Monthly Archives: June 2017

All summer long

I came in from town laden with bags and shouted to the boys to help and realised this is it; all summer long. “Daniel, clear away the lunch cups, Philip stow away the shopping with me. Anthony, put the toilet roll in the back kitchen.” Orders as my little army go about their chores.”But I’m hungry mom (as last years’ mommy has matured to mom by one of them)”, “I mean I’m literally so hungry I think my head might explode.” Gruesome.

At the sink while they work away undoubtedly putting the goods away in the wrong place, (last week I found salad in the freezer, chilly), I pull the beards from some mussels. I explain to them as they go about their chores in the kitchen that you have to throw away any opened mussels before cooking and any closed mussels after. OHHHhhhhh. “Can I help?” Can you help, I think, by making the whole job longer? “Why yes.” There are no deadlines, no lunch boxes to fill, no rush to bedtime. “You can of course.”

So we stand pulling little beards out of salty mussels and he talks about the smell of them, about the sea they might have come out of, about how they might miss their mommy mussels and I know that these three boys, though growing quickly, are mine; their fights, their questions, their ladybirds in jars, all mine, all summer long.

Enjoy Summer 2017, all summer long.

Saturday

“Who left the kittens back in?, they’re not allowed in. Their mammy needs a break.” On my way to hang out the washing, also known as a break from the incessant fighting that Saturday morning brings, I step over one, two, three little kittens, then over their mother who is looking for food. At the back door, I step over a very furry, lazy collie dog. I know, it sounds mean but I’m carrying a large basket of washing and have a kitten hanging off my trousers and the lout will not get off the warm step so that I can get out. I’m almost out of the treacherous situation when I hear the echo of ‘hungry, hungry, hungry’ from cats and children and spy a farmer working in the field who’s giving me the would-murder-a-cup-of-tea look. I place my kitten back into the madness, move the collie, wave hello to the farmer and place my basket down.
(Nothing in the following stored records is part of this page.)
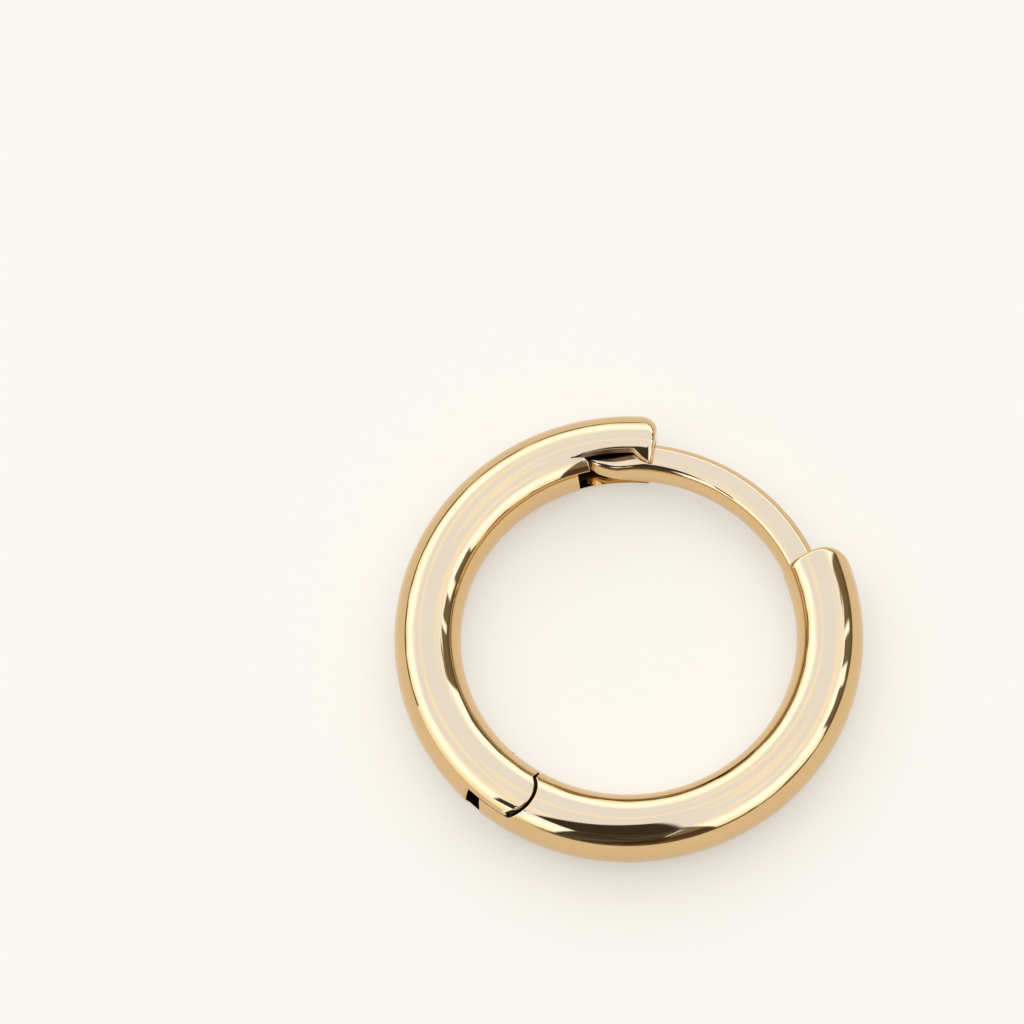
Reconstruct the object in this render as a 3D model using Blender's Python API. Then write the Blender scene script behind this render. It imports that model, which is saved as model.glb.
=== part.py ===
"""Huggie hoop earring: a small hinged hoop of polished yellow gold, lying on its side.

Two half hoops of oval tube meet at a knuckle hinge. The post half ends in a flat shoulder that
the ear wire grows out of. The wire's tip rests in a channel in the open end of the catch half.

Metres, +Z up. The hoop's own axis is +Z, and the origin is under the hoop's centre, on the
surface that it lies on. Angles go round the hoop from +X towards +Y.
"""

import math

import bpy
import bmesh
from mathutils import Vector

MM = 0.001

# Hoop
OUTER_DIAMETER = 13.0 * MM
TUBE_THICKNESS = 1.86 * MM
TUBE_WIDTH = 2.05 * MM
TUBE_SIDES = 20
TURN_STEP = math.radians(3.0)

# Free ends of the two halves
CATCH_END_ANGLE = math.radians(80.1)
POST_END_ANGLE = math.radians(21.5)
END_ROUNDING = 0.16 * MM
END_OUTER_ROUNDING = 0.50 * MM
ROUNDING_STEPS = 5

# Knuckle hinge
PIVOT_ANGLE = math.radians(231.8)
PIVOT_OFFSET = 0.11 * MM
KNUCKLE_RADIUS = 0.78 * MM
KNUCKLE_BUTT = 0.44 * MM
TONGUE_THICKNESS = 1.04 * MM
TONGUE_REACH = 0.47 * MM
TONGUE_CORNER = 0.20 * MM
HINGE_CLEARANCE = 0.04 * MM
HINGE_OPENING = math.radians(45.0)
ARC_STEPS = 12

# Hinge pin
PIN_RADIUS = 0.26 * MM
PIN_LENGTH = 1.50 * MM
PIN_CLEARANCE = 0.03 * MM
PIN_SIDES = 16

# Ear wire
WIRE_THICKNESS = 0.95 * MM
WIRE_WIDTH = 1.04 * MM
WIRE_STEP_IN = 0.06 * MM
WIRE_BEVEL_DEPTH = 0.21 * MM
WIRE_BEVEL_HEIGHT = 0.38 * MM
WIRE_EDGE = 0.14 * MM
WIRE_TIP_ANGLE = math.radians(101.4)
WIRE_TIP_ROUNDING = 0.42 * MM
WIRE_ROOT_DEPTH = 0.60 * MM

# Cleft at the root of the ear wire
CLEFT_WIDTH = 0.07 * MM
CLEFT_LENGTH = 0.80 * MM
CLEFT_LEAF = 0.20 * MM
CLEFT_START = 0.05 * MM

# Channel in the catch half
CHANNEL_SIDE_CLEARANCE = 0.08 * MM
CHANNEL_FLOOR_CLEARANCE = 0.08 * MM
CHANNEL_TIP_CLEARANCE = 0.32 * MM

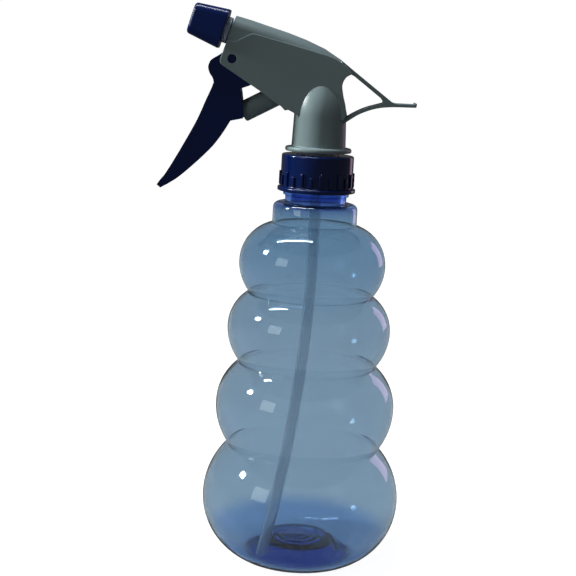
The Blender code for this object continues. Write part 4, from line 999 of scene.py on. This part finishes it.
class BuildNozzle(Operator):
    """Shape the nozzle cap from a tapered block, and turn the spout that it screws on"""
    bl_idname = "sprayer.build_nozzle"
    bl_label = "Nozzle cap and spout"

    def execute(self, context):
        sizes = context.scene.sprayer_sizes
        self.cap(sizes)
        self.spout()
        fit_spring("outlet_coil", "outlet_spring", NOZZLE, NOZZLE_AXIS,
                   (0.4, 4.7), 1.7 * MM, 0.22 * MM, 4)
        return {"FINISHED"}

    def cap(self, sizes):
        """Built upright over the world's origin, then laid on the nozzle's axis."""
        size = sizes.cap_length
        rear, tip = sizes.cap_rear, sizes.cap_front
        bpy.ops.mesh.primitive_cube_add(size=1, location=(0, 0, size / 2),
                                        scale=(2 * rear, 2 * rear, size))
        cap = start_piece("nozzle_cap_block")
        pick(cap, "FACE", lambda mid, n: n.z > 0.9)
        bpy.ops.transform.resize(value=(tip / rear, tip / rear, 1))
        round_edges(cap, 3.3 * MM, 8, lambda mid, e: 0.2 * size < mid.z < 0.8 * size)
        round_edges(cap, 1.2 * MM, 5, lambda mid, e: mid.z > size - NEAR)
        round_edges(cap, 0.4 * MM, 3, lambda mid, e: mid.z < NEAR)
        clean(cap)
        bore_r, bore_end = 5.65 * MM, size - 2.7 * MM
        dimple_low, dimple_r, mouth_r = size - 0.9 * MM, 2.1 * MM, 2.75 * MM
        bore = [(0.0, -MM), (bore_r, -MM), (bore_r, bore_end), (0.0, bore_end)]
        dimple = soften([(0.0, dimple_low), (dimple_r, dimple_low, 0.3 * MM), (mouth_r, size + MM),
                         (0.0, size + MM)])
        orifice = [(0.0, size - 4 * MM), (0.5 * MM, size - 4 * MM), (0.5 * MM, size), (0.0, size)]
        for profile, steps in ((bore, 48), (dimple, 48), (orifice, 20)):
            combine(cap, lathe("drill", profile, steps, base=Vector((0, 0, 0))), "DIFFERENCE")
        lay_on(cap, NOZZLE, NOZZLE_AXIS)
        smooth(cap, 30, flats=True)
        finish_piece(cap, "satin_navy", "nozzle_cap", "nozzle_cap", slot="navy")

    def spout(self):
        bore, barrel, stem, pipe, ring = (r * MM for r in (3.3, 4.7, 3.4, 2.1, 5.6))
        front, rear, ring_low, ring_top = (z * MM for z in (10.0, -9.5, -2.3, -0.3))
        profile = soften([
            (pipe, rear), (stem, rear, 0.2 * MM), (stem, ring_low), (ring, ring_low, 0.35 * MM),
            (ring, ring_top, 0.35 * MM), (barrel, ring_top), (barrel, front, 0.3 * MM),
            (bore, front, 0.2 * MM), (bore, -MM), (pipe, -MM)], closed=True)
        spout = lathe("spout_barrel", profile, 56, base=NOZZLE, axis=NOZZLE_AXIS)
        smooth(spout)
        finish_piece(spout, "natural_pp", "head", "spout", slot="natural")


# ---- carried parts and studio

INNER_PARTS = {
    "pump_body": "natural_pp", "tube_adapter": "natural_pp", "ball_cage": "natural_pp",
    "cylinder_gland": "natural_pp", "swirl_core": "natural_pp", "neck_gasket": "soft_seal",
    "piston_seal": "soft_seal", "outlet_valve": "soft_seal", "nozzle_seal": "soft_seal",
    "inlet_ball": "drawn_steel",
}


class FinishInnerParts(Operator):
    """Give the pump's inner parts, which keep their moulded shapes, their own finishes"""
    bl_idname = "sprayer.finish_inner_parts"
    bl_label = "Inner parts"

    def execute(self, context):
        for node, finish in INNER_PARTS.items():
            part = frame["nodes"][node]
            part.data.materials.clear()
            part.data.materials.append(material(finish))
        return {"FINISHED"}


# Where each light hangs, its width and height, its power, its tint and its turn in degrees.
LIGHTS = {
    "window": ((-1.09, -0.06, 0.67), 0.15, 0.13, 13.0, (0.92, 1.0, 0.97), 0),
    "ceiling_tube": ((-0.42, -0.02, 1.34), 0.07, 0.90, 13.0, (0.93, 0.98, 1.0), -19),
    "pink_wall": ((0.72, 0.72, 0.30), 0.30, 0.50, 0.55, (1.0, 0.62, 0.96), 0),
    "doorway": ((-0.86, -0.74, 0.44), 0.40, 0.40, 1.1, (0.93, 1.0, 0.94), 0),
}
CAMERA_PLACE = (-4.7 * MM, -0.58, 0.2235)
CAMERA_PITCH = math.radians(10)
CAMERA_ROLL = math.radians(3)
CAMERA_LENS = 84.3
CAMERA_SHIFT = -0.021


class SetStudio(Operator):
    """Lay the pale floor, hang the soft lights and place the camera"""
    bl_idname = "sprayer.set_studio"
    bl_label = "Studio"

    def execute(self, context):
        self.floor()
        self.lights()
        self.camera(context)
        self.world(context)
        return {"FINISHED"}

    def floor(self):
        """A round floor that sweeps up into a wall, and keeps its light off the object."""
        rim = arc((2.4, 0.6), 0.6, -90, 0, 12)
        sweep = lathe("studio_sweep", [(0.0, 0.0)] + rim + [(3.0, 2.4)], 64)
        smooth(sweep, 60)
        paint = Shader("pale_paper")
        fibre = paint.noise(3 * MM, 4.0)
        paint.surface(Base_Color=paint.mix(fibre, (0.30, 0.30, 0.30), (0.33, 0.33, 0.33)),
                      Roughness=0.9, Emission_Color=(1.0, 1.0, 1.0), Emission_Strength=0.95)
        sweep.data.materials.append(paint.material)
        sweep.visible_diffuse = False
        sweep.visible_glossy = False
        sweep.visible_shadow = False

    def lights(self):
        """A window at the left, a tube overhead, a pink light behind and a dim doorway."""
        aim = HEAD + Vector((-0.02, 0, 0.03))
        for name, (where, width, height, power, tint, turn) in LIGHTS.items():
            facing = (aim - Vector(where)).to_track_quat("-Z", "Y")
            facing = facing @ Quaternion((0, 0, 1), math.radians(turn))
            bpy.ops.object.light_add(type="AREA", location=where, rotation=facing.to_euler())
            light = bpy.context.object
            light.name = name
            light.visible_camera = False
            light.data.shape = "RECTANGLE"
            light.data.size = width
            light.data.size_y = height
            light.data.energy = power
            light.data.color = tint

    def camera(self, context):
        """Look slightly down at the bottle, with the frame rolled a little."""
        ahead = Vector((0, math.cos(CAMERA_PITCH), -math.sin(CAMERA_PITCH)))
        level = Vector((1, 0, 0))
        up = level.cross(ahead)
        right = level * math.cos(CAMERA_ROLL) + up * math.sin(CAMERA_ROLL)
        top = up * math.cos(CAMERA_ROLL) - level * math.sin(CAMERA_ROLL)
        turn = Matrix((right, top, -ahead)).transposed().to_4x4()
        where = STAND + Vector(CAMERA_PLACE)
        bpy.ops.object.camera_add(location=where)
        camera = bpy.context.object
        camera.name = "studio_camera"
        camera.matrix_world = Matrix.Translation(where) @ turn
        camera.data.sensor_width = 36
        camera.data.lens = CAMERA_LENS
        camera.data.shift_x = CAMERA_SHIFT
        camera.data.clip_start = 0.01
        context.scene.camera = camera

    def world(self, context):
        world = bpy.data.worlds.new("studio_air")
        context.scene.world = world
        world.use_nodes = True
        sky = world.node_tree.nodes["Background"]
        sky.inputs["Color"].default_value = (1.0, 1.0, 1.0, 1.0)
        sky.inputs["Strength"].default_value = 0.09
        context.scene.view_settings.view_transform = "Standard"


# ---- add-on

class SprayerPanel(Panel):
    """The pieces in the order in which they are built"""
    bl_idname = "VIEW3D_PT_sprayer"
    bl_label = "Spray bottle"
    bl_space_type = "VIEW_3D"
    bl_region_type = "UI"
    bl_category = "Sprayer"

    def draw(self, context):
        scene = context.scene
        for group in (scene.bottle_sizes, scene.sprayer_sizes, scene.sprayer_finishes):
            box = self.layout.box()
            for name in group.__annotations__:
                box.prop(group, name)
        for step in STEPS:
            self.layout.operator(step.bl_idname)


GROUPS = (BottleSizes, SprayerSizes, Finishes)
STEPS = (SetStudio, BuildBottle, BuildDipTube, BuildCollar, BuildShroud, BuildTrigger, BuildPiston,
         BuildNozzle, FinishInnerParts)


def register():
    for item in (*GROUPS, *STEPS, SprayerPanel):
        bpy.utils.register_class(item)
    bpy.types.Scene.bottle_sizes = PointerProperty(type=BottleSizes)
    bpy.types.Scene.sprayer_sizes = PointerProperty(type=SprayerSizes)
    bpy.types.Scene.sprayer_finishes = PointerProperty(type=Finishes)


def unregister():
    del bpy.types.Scene.sprayer_finishes
    del bpy.types.Scene.sprayer_sizes
    del bpy.types.Scene.bottle_sizes
    for item in reversed((*GROUPS, *STEPS, SprayerPanel)):
        bpy.utils.unregister_class(item)


def main():
    register()
    for step in STEPS:
        group, name = step.bl_idname.split(".")
        getattr(getattr(bpy.ops, group), name)()


if __name__ == "__main__":
    main()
Into the wind, I shake each trouser, underpants, tee-shirt, mismatched sock and take my time, methodically, placing each item on the washing line. There is peace at the washing line. The Atlantic breeze promises to dry this load while the menacing cloud overhead thinks about raining on my washing parade. I feel grass tickle my toes, as I reach from washing to peg to line. I could hang out washing all day. Often, I have to. A rotation of young boy dirty clothes, farming overalls or duds as they re known here, towels, sheets, loads.

But all good things, alas, must come to an end as I pick up my empty basket and breathe in deeply before my next foray into all too well known territory. Back into kittens, roaring, fighting, forgiving, shouting and kettle boiling. That’s Saturday, I think as I pour myself a coffee, open my computer and let them all play on.

Saturday.

 

 

Business and Pleasure

Never mix them they say. Business and pleasure.

But on farm we mix business with everything. Sorrow, joy, mundane domesticity, parenthood, family, community, you see, everything. The business is the farm. The house in on the farm. The farmer, husband, father is on the farm. The farm is at the dinner table. The wellies are at the threshold. The business is everywhere.

So how to separate them? Oh you want an answer? You thought that was where I was going with this? I’m sorry, I have no answers yet.  It is, I must say, the work of a lifetime for this farmer’s wife, not to be answered in one blog post, alas.

I remember in what seems a lifetime ago, the ctrl+alt+del moment before leaving the office. Upon one three-finger move, I’d pick up my bag and leave my desk and work behind. Finito Benito. Clock out.

No such buttons exist on the farmstead. Or if they do, I haven’t figured out which buttons to press yet. So, in other words, I have at times pressed the wrong buttons. Sigh.

It doesn’t come with a manual this farm. I took it on without any training. Sure, I had seen the work of a mother and her family but I hadn’t seen them on a farm. I had never seen a cow. I didn’t know where farmers put their dirty clothes or how to get their farming stains out. Administration asked me if the cow had difficulty calving? I hadn’t a clue, she didn’t say! Just put number two down, he’d say, assuring me that I’d pick it up as I was going along.

I was a chatty girl but was lost for words when trying to put food on the table for several men whilst making idle chat with them about the weather. It took me a couple of years to figure out that we talk about the weather so much because the weather here is everything.

I did not have experience with throwing a family event in a farmhouse. Again, several other blogposts. I didn’t have a cake that I always brought to stations.

I had a house without boundaries, a farm that I knew nothing about, but a husband who was delighted with his gregarious city girl. Material to work with you might say.

So as to the separation of business and pleasure, farm and family, milking parlour and love; you got me. It might even be a business idea for some wise farmer’s wife out there, to provide consultancy for the women who decide to take it all on. Lessons for the woman who decides to marry a farmer, his farm, his family, his community, his business.

Well I was looking for an idea for a book.

The what not to do when mixing farm business and pleasure.